>The 4 th Circuit Court of Appeals ruled that Congress didn’t improperly give away its legislative authority when it charged the US Department of Health and Human Services (HHS) with issuing privacy regulations under the Health Insurance Portability and Accountability Act of 1996 (HIPAA), according to Washington-based legal publisher BNA.
>The case is South Carolina Medical Ass’n v. Thompson, 4th Cir., No. 02-2001, 4/25/03. The opinion is at http://pacer.ca4.uscourts.gov/opinion.pdf/022001.P.pdf .

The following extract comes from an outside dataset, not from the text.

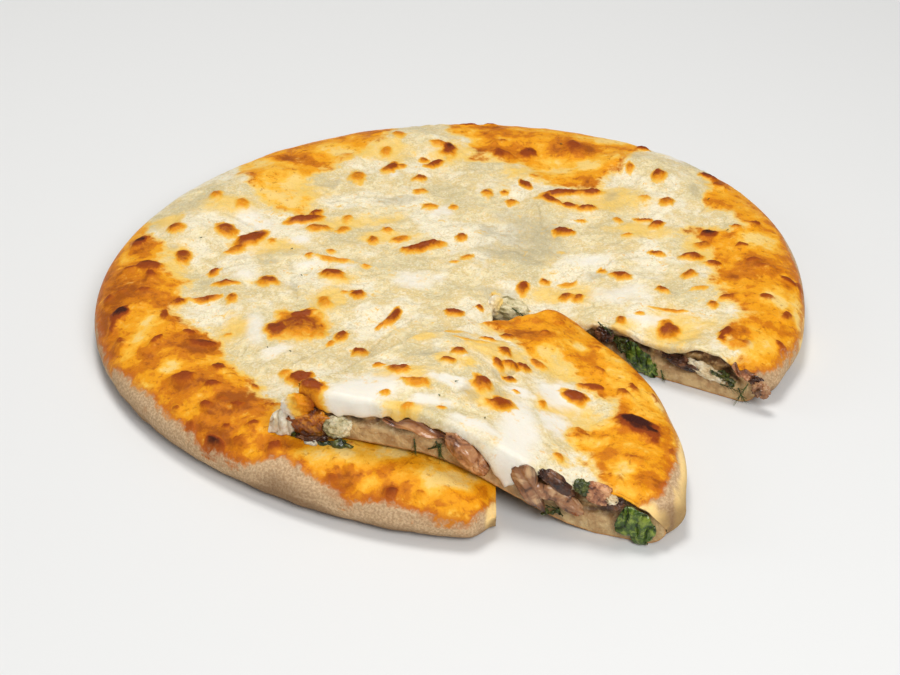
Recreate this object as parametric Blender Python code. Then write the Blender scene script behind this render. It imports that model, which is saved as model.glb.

>The appeals judges upheld an August 2002 ruling from the US District Court for the District of South Carolina, which likewise affirmed HIPAA’s constitutionality. The 4th Circuit looked to whether Congress had enunciated an intelligible principle in HIPAA, considering whether Congress had clearly delineated “the general policy, the public agency which is to apply it, and the boundaries of this delegated authority.” Appeals judges, agreeing with the trial court, concluded it had.
>The appeals court found HIPAA provided “a clear mandate from Congress directing HHS to act in accordance with the intelligible principles set forth in HIPAA. Further, there are clear limits upon the scope of that authority and the type of entities whose actions are to be regulated.”
>Appeals judges also upheld the HHS privacy regulations that had been challenged by South Carolina doctors and physicians’ groups, saying that the rules were consistent with HIPAA’s legislative intent and were not too vague to be valid. The South Carolina medical groups and physicians claimed that Congress had delegated too much authority to HHS and that the rules issued in December 2000 went too far in attempting to regulate all forms of speech involving individually identifiable health information, not just the electronic transfers governed by HIPAA.
Under HIPAA, patients will have the power to approve the release of their medical information to employers and life insurers, but they will have no say when it comes to releasing the information to health plans or billing companies. Under the rule, medical information can also be disclosed if the patient was unconscious or could not be identified in a hospital, and for other cases such as some public-health activities, and organ and tissue donation. HHS also has access to the records.
The South Carolina case is one of several legal challenges to the privacy law:
- Patient advocacy groups, physicians organizations, and other medical professionals filed a challenge to the rules April 10, claiming they eliminate, rather than safeguard, privacy rights ( Citizens for Health v. Thompson, E.D. Pa., No. 2:03-CV-2264) (See Privacy Groups Try to Block HIPAA Disclosures ).
- An appeal of a June 2002 decision by a federal court in Texas asked the 5 th US Court of Appeals to revive a challenge to the rule brought by the Association of American Physicians and Surgeons ( Association of American Physicians and Surgeons v. HHS, 5th Cir., No. 02-20792). Oral arguments in the Fifth Circuit are scheduled for the week of May 5.